Big Hole Brewing Co.’s Wisdom Cream Ale clone

Wisdom Cream Ale Clone

(5 gallons/19 L, extract only)
OG = 1.054  FG = 1.014 IBU = 14–16; ABV = 5.1%

Ingredients

6.0 lbs. (2.7 kg) Coopers light dried malt extract 4.0 AAU Tettnanger hops (60 min.) (0.9 oz./26 g of 4.5% alpha acid) 7.4 AAU Saaz hops (2 min.) (2.1 oz./60 g of 3.5% alpha acid) 1 tsp Irish moss (15 min.) White Labs WLP002 (English Ale) or Wyeast 1968 (London ESB) or Lallemand London ESB Ale yeast O.75 cup of corn sugar for priming

Step by Step

Since there are no grains in this recipe, it is simple to make. Add the malt extract to three gallons of hot water and bring to a boil.

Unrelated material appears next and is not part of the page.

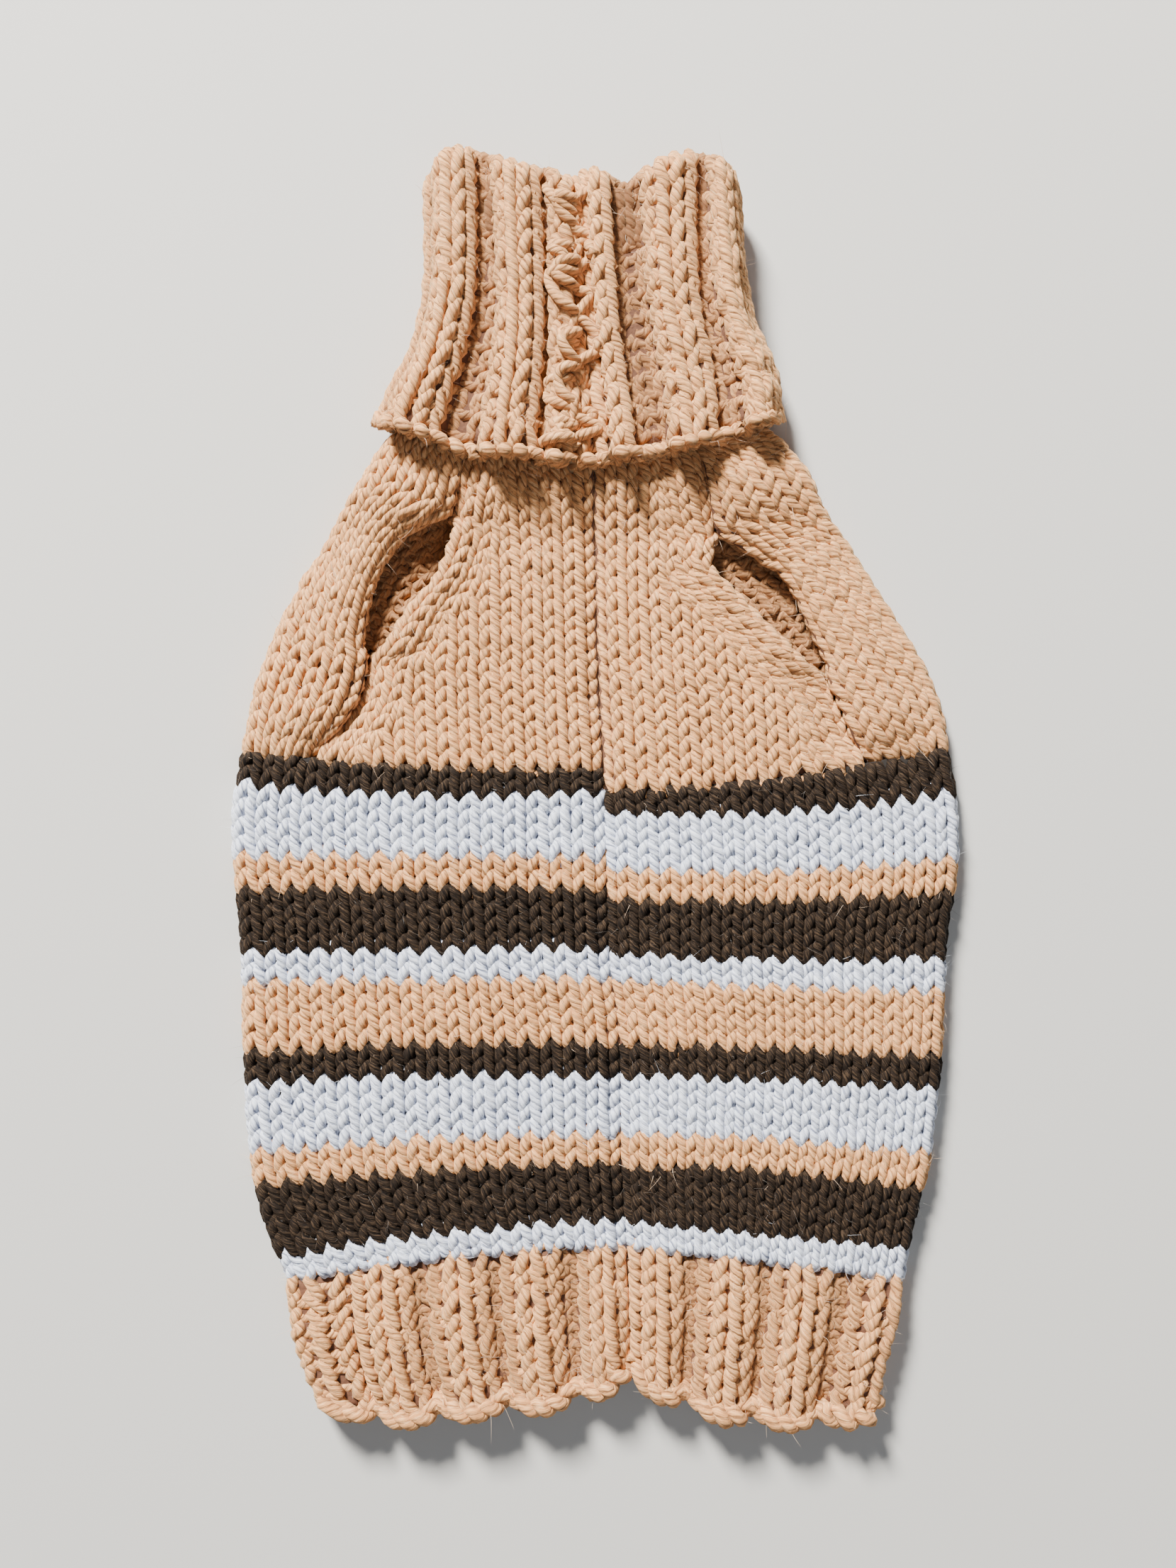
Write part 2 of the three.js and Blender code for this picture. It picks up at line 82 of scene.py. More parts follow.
def laid(points):
    """Moves points in mm to the part's middle, in metres, and presses flat what lies low."""
    moved = points - LAY_CENTRE
    low = np.minimum(moved[..., 2] / PRESS_BELOW - 1, 0)
    moved[..., 2] = np.where(low < 0, PRESS_BELOW * np.exp(low), moved[..., 2])
    return moved * MM


print("a point 1 mm under the surface lands", float(laid(np.array([0, 0, -1.0]))[2] / MM), "mm over it")

# %% [markdown]
# ## Short tables instead of traced outlines
# A garment's edge is a smooth line through a few places. Each table has named columns, and one small
# function reads a column smoothly between its rows, as a maker would draw a curve through marks. A traced
# outline would need hundreds of points, and nobody could change it by hand.

# %% Tables of the garment's edges
def table(names, *rows):
    return dict(zip(names.split(), np.array(rows, float).T))


def read(marks, key, at, column):
    """A column of a table at any value of its key column, smoothly between the rows."""
    keys, values = marks[key], marks[column]
    at = np.clip(np.asarray(at, float), keys[0], keys[-1])
    slopes = np.empty(len(keys))
    slopes[1:-1] = (values[2:] - values[:-2]) / (keys[2:] - keys[:-2])
    slopes[0] = (values[1] - values[0]) / (keys[1] - keys[0])
    slopes[-1] = (values[-1] - values[-2]) / (keys[-1] - keys[-2])
    i = np.clip(np.searchsorted(keys, at, side="right") - 1, 0, len(keys) - 2)
    span = keys[i + 1] - keys[i]
    t = (at - keys[i]) / span
    smooth = values[i] + (values[i + 1] - values[i]) * t * t * (3 - 2 * t)
    return smooth + (slopes[i] * (1 - t) - slopes[i + 1] * t) * span * t * (1 - t)


def mix(a, b, t):
    return a + (b - a) * t


def ramp(x, low, high):
    """Rises smoothly from 0 at low to 1 at high."""
    t = np.clip((np.asarray(x, float) - low) / (high - low), 0, 1)
    return t * t * (3 - 2 * t)


STAND_LEFT, STAND_RIGHT = -54.0, 45.0
SIDES = table(
    "y left right",
    (-214, -94.5, 98), (-199, -102.5, 101.5), (-184, -106.9, 105.7), (-168, -109.2, 108.4),
    (-156, -114.4, 110.9), (-143, -118.1, 113.6), (-128, -121.1, 117.4), (-86, -123.3, 121.6),
    (-48, -124.4, 123.4), (-31, -126.3, 126.8), (-10, -127.3, 126.8), (3, -125.3, 125.3),
    (21, -122.3, 122.3), (37, -118.3, 117.9), (53, -112.4, 108.7), (67, -105.7, 100),
    (81, -96.8, 91.1), (95, -88.8, 80.6), (108, -80.1, 74), (118, -73.5, 66),
    (124, -65, 56.5), (130, STAND_LEFT, STAND_RIGHT),
)
SEAM = table(
    "y x",
    (-220, 12.6), (-160, 11), (-130, 9), (-85, 8.2), (-60, 5), (0, 3), (50, 0.6), (130, -1),
)
waist = [float(read(SIDES, "y", -100, side)) for side in ("left", "right")]
print("sides at the waist", np.round(waist, 1), "mm")

# %% [markdown]
# ## The stripes
# A stripe is a whole number of rows in one yarn. Its edges sag toward the sides near the hem and rise
# beside the chest, and the two halves don't quite meet at the belly seam. Six heights hold each edge:
# at the seam, half way out and at the side fold, on the left and on the right. A curve drawn for each
# edge would hold more numbers and say no more.

# %% Rows of each stripe and the lines between them
STRIPES = (
    ("stripe_01_white", 2, "white"), ("stripe_02_dark", 4, "dark"), ("stripe_03_peach", 2, "peach"),
    ("stripe_04_white", 4, "white"), ("stripe_05_dark", 2, "dark"), ("stripe_06_peach", 4, "peach"),
    ("stripe_07_white", 2, "white"), ("stripe_08_dark", 4, "dark"), ("stripe_09_peach", 2, "peach"),
    ("stripe_10_white", 4, "white"), ("stripe_11_dark", 2, "dark"),
)
LINES = table(
    "left_seam left_half left_side right_seam right_half right_side",
    (-160, -162.5, -171, -160, -164, -170.8),
    (-149.7, -153.5, -162.2, -149.7, -154.1, -159.5),
    (-130.1, -132, -138, -131.6, -132.3, -138.8),
    (-120.6, -121.3, -126.4, -120.1, -121.3, -126.2),
    (-100, -99.2, -102.4, -100, -101, -104),
    (-88.9, -88.7, -92, -88.9, -89.9, -93),
    (-66.1, -66.1, -67.5, -66.4, -68.8, -70),
    (-55.6, -56, -56.8, -57.3, -59.3, -59.5),
    (-35, -34.5, -35.6, -38.9, -38.7, -36.5),
    (-24.2, -23.3, -23.5, -27.9, -28.8, -24.2),
    (-0.7, -2.5, 1.5, -8.1, -8.6, -2),
    (7.1, 7.7, 12.8, -0.5, 3.6, 14),
)
PLACES = ("seam", "half", "side")
NECK_LINE = dict(zip(PLACES, (117.0, 120.0, 130.0)))
ROW_AT_LINE = np.concatenate([[0], np.cumsum([rows for _, rows, _ in STRIPES])])
BODY_ROWS = int(ROW_AT_LINE[-1])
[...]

Add the Tettnanger hops and boil for 60 minutes. Add the Saaz hops for the last two minutes of the boil. When you are done boiling, strain out the hops. Add the wort to two gallons of cool water in a sanitized fermenter and top off with cool water to 5.5 gallons (21 L). Cool the wort to 68 ºF (20 °C), aerate the beer and pitch your yeast. Allow the beer to cool over the next few hours to 68–70 ºF (20-21 °C) and ferment for 10–14 days. Bottle your beer, age for a minimum of two to three weeks and enjoy!

All-grain option: Replace the light malt extract with 10 lbs. of two-row pale malt (2° L). Mash all your grains at 155 ºF (68 °C) for 45 minutes. Collect enough wort to boil for 90 minutes and have a 5.5-gallon (21 L) yield.